Copy out the lines of the records below, and only those lines, from the one with "top_shell();" through the one with "if empty is", exactly as they appear.

» Records for the task:
^^^^

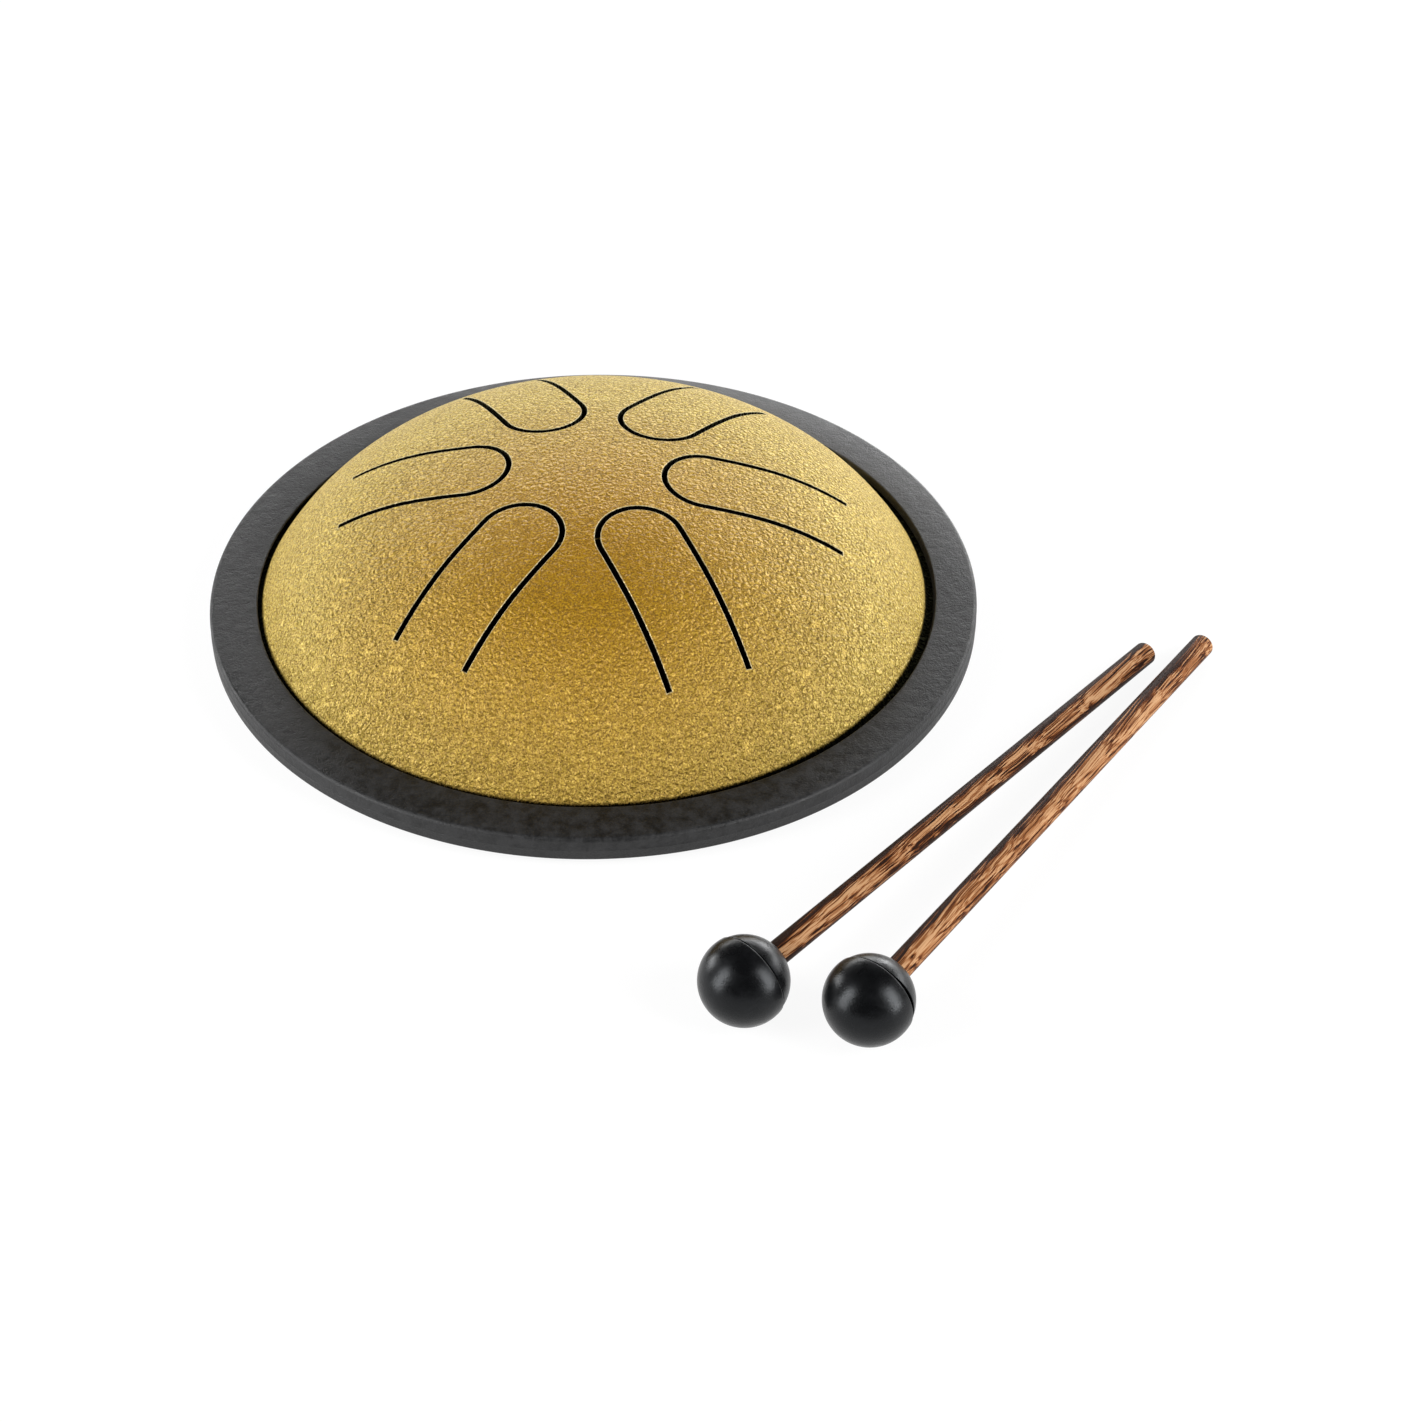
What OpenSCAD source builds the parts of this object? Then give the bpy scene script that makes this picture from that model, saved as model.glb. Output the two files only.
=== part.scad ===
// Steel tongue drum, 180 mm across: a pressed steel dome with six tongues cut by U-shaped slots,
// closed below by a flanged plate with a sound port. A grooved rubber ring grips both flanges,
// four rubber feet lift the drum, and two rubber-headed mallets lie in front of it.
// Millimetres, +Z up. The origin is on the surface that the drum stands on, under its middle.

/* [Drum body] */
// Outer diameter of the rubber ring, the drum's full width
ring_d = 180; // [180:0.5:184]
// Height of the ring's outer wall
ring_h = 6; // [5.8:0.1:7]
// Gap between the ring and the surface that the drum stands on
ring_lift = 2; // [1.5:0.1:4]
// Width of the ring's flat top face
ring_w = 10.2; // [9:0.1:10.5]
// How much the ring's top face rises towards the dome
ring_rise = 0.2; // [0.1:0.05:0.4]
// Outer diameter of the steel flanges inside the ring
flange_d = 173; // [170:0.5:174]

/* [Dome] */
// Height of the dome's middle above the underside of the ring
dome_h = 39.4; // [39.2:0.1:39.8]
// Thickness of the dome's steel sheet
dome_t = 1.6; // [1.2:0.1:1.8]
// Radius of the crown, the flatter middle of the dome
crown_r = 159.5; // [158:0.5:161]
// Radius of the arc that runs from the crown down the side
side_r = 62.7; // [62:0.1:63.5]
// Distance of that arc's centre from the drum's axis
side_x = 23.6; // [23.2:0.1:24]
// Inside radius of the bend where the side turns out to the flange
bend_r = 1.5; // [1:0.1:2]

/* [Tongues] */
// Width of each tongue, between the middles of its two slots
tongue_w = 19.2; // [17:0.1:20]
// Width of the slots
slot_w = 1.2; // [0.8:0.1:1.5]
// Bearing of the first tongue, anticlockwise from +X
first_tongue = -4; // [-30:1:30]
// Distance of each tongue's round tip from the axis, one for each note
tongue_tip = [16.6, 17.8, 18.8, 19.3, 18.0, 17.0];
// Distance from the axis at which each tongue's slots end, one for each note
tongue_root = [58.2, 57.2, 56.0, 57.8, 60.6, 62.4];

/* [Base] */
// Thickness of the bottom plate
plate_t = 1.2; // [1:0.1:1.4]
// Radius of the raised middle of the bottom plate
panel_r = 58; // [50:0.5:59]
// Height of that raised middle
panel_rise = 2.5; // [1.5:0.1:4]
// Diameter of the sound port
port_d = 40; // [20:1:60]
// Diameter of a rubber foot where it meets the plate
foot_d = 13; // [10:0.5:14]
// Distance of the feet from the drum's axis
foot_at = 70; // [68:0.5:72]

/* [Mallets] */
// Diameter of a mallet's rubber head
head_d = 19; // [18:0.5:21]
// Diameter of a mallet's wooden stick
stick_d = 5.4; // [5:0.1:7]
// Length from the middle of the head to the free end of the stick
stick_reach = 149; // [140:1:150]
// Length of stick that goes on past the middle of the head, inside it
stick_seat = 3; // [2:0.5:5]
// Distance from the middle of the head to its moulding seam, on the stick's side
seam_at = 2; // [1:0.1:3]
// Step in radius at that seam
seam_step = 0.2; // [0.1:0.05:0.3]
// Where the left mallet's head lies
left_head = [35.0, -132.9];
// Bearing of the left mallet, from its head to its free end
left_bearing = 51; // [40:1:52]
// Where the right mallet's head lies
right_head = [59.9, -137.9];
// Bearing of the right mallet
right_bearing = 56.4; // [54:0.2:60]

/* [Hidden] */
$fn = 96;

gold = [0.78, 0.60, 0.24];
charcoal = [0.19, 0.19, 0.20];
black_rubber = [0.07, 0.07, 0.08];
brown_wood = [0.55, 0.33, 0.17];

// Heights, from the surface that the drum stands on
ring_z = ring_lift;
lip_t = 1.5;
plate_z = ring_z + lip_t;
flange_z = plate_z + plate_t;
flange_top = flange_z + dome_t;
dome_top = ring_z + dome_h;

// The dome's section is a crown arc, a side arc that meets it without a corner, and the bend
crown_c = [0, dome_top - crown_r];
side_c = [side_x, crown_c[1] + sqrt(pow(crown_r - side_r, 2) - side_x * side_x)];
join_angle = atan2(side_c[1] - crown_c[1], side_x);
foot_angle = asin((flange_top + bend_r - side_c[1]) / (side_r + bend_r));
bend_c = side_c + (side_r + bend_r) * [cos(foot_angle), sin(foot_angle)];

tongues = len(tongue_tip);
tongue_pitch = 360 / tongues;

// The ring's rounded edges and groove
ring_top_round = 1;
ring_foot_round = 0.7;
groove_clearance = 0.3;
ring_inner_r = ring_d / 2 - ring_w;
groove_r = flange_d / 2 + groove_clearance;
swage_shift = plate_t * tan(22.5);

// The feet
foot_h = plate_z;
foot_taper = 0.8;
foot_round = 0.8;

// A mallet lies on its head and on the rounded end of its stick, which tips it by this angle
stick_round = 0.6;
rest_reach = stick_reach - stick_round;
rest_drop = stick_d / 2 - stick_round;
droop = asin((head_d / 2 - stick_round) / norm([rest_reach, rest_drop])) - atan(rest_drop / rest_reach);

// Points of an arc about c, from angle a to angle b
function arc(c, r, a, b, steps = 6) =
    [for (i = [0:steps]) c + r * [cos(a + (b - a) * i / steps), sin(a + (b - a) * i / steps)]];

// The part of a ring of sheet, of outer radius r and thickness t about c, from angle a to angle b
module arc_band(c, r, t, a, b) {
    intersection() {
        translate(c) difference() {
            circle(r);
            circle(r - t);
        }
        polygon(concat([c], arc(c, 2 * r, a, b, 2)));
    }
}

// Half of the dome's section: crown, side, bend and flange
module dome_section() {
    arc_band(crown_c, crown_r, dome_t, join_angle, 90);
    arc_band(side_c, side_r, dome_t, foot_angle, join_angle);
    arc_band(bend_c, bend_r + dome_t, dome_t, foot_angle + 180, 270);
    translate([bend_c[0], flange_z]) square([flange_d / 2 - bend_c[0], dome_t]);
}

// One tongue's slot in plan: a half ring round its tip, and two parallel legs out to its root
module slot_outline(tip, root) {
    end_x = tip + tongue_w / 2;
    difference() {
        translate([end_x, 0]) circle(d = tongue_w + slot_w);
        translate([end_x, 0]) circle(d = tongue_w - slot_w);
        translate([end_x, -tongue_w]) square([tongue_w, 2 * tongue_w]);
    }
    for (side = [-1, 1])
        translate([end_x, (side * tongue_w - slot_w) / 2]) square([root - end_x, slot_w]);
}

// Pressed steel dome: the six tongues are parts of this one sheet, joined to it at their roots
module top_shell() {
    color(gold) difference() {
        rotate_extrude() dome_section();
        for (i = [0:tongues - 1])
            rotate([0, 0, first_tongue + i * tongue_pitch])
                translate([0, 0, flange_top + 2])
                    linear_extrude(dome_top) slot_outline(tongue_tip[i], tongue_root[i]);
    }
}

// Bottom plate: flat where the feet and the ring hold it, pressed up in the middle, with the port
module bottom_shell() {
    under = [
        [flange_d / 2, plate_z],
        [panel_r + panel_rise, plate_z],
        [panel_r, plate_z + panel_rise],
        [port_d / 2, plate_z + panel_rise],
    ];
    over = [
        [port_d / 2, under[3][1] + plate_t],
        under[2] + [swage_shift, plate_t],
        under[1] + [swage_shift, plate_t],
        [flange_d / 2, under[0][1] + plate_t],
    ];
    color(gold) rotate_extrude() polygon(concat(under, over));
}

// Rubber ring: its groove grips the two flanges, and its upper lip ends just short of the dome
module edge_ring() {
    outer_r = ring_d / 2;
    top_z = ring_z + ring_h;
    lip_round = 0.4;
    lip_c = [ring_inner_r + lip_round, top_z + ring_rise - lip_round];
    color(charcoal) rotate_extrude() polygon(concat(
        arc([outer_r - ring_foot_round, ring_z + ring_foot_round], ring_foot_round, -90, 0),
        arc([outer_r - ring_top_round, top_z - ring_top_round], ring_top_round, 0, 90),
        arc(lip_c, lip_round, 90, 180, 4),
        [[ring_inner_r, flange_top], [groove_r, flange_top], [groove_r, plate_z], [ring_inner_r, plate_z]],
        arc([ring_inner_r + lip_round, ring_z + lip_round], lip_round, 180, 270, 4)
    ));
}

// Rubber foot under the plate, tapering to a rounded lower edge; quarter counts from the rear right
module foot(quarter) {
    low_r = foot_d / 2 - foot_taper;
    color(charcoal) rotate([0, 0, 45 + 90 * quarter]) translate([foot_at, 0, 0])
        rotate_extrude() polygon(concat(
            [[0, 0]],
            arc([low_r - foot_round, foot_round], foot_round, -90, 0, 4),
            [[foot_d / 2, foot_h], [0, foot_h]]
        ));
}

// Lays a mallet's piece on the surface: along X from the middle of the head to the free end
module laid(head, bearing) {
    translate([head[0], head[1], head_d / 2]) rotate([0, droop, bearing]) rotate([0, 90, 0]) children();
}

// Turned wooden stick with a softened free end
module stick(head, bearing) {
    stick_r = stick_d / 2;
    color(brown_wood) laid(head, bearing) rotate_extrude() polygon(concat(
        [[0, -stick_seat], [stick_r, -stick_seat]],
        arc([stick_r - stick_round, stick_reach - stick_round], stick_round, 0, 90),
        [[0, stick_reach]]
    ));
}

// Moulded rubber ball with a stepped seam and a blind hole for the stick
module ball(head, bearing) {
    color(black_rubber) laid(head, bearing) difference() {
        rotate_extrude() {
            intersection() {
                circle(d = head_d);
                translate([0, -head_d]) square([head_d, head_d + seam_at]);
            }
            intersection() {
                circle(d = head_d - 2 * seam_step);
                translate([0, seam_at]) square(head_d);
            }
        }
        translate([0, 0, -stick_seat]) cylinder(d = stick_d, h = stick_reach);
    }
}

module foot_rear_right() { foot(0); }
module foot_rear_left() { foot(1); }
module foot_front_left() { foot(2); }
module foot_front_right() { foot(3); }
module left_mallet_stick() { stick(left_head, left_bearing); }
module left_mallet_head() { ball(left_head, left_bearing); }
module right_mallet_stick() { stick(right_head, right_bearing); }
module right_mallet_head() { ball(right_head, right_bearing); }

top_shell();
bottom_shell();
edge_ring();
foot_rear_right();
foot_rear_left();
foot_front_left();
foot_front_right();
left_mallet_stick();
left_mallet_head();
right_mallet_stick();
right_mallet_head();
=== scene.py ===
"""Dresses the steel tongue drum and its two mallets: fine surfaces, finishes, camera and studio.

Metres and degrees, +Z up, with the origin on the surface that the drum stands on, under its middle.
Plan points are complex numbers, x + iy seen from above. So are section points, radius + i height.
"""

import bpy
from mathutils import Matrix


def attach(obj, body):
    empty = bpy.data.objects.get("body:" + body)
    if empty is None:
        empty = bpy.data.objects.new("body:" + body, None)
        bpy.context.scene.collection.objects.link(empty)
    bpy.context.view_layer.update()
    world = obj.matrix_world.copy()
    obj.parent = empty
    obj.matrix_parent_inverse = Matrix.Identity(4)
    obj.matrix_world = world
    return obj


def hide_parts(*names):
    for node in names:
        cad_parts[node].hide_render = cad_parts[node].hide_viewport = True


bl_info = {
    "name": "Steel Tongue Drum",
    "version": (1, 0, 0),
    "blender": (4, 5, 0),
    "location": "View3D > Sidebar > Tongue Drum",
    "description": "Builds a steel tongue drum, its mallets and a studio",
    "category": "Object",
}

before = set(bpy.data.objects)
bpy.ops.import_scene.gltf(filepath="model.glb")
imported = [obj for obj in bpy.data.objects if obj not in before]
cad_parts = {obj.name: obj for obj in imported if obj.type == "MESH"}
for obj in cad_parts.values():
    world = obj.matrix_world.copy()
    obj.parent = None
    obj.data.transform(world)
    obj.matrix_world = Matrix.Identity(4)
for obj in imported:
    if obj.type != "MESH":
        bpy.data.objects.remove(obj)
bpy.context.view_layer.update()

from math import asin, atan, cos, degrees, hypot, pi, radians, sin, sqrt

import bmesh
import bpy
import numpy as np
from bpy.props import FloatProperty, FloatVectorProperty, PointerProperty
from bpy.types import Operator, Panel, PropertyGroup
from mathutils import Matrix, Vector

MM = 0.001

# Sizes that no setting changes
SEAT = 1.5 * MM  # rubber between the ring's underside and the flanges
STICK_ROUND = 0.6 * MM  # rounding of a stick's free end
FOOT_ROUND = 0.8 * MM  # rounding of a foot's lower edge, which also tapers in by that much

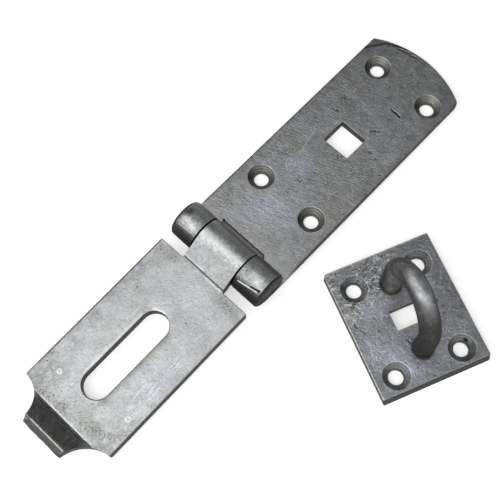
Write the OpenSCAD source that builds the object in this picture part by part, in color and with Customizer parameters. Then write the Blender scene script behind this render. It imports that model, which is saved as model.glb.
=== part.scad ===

^^^^

» Worked solution:
top_shell();
bottom_shell();
edge_ring();
foot_rear_right();
foot_rear_left();
foot_front_left();
foot_front_right();
left_mallet_stick();
left_mallet_head();
right_mallet_stick();
right_mallet_head();
=== scene.py ===
"""Dresses the steel tongue drum and its two mallets: fine surfaces, finishes, camera and studio.

Metres and degrees, +Z up, with the origin on the surface that the drum stands on, under its middle.
Plan points are complex numbers, x + iy seen from above. So are section points, radius + i height.
"""

import bpy
from mathutils import Matrix


def attach(obj, body):
    empty = bpy.data.objects.get("body:" + body)
    if empty is None:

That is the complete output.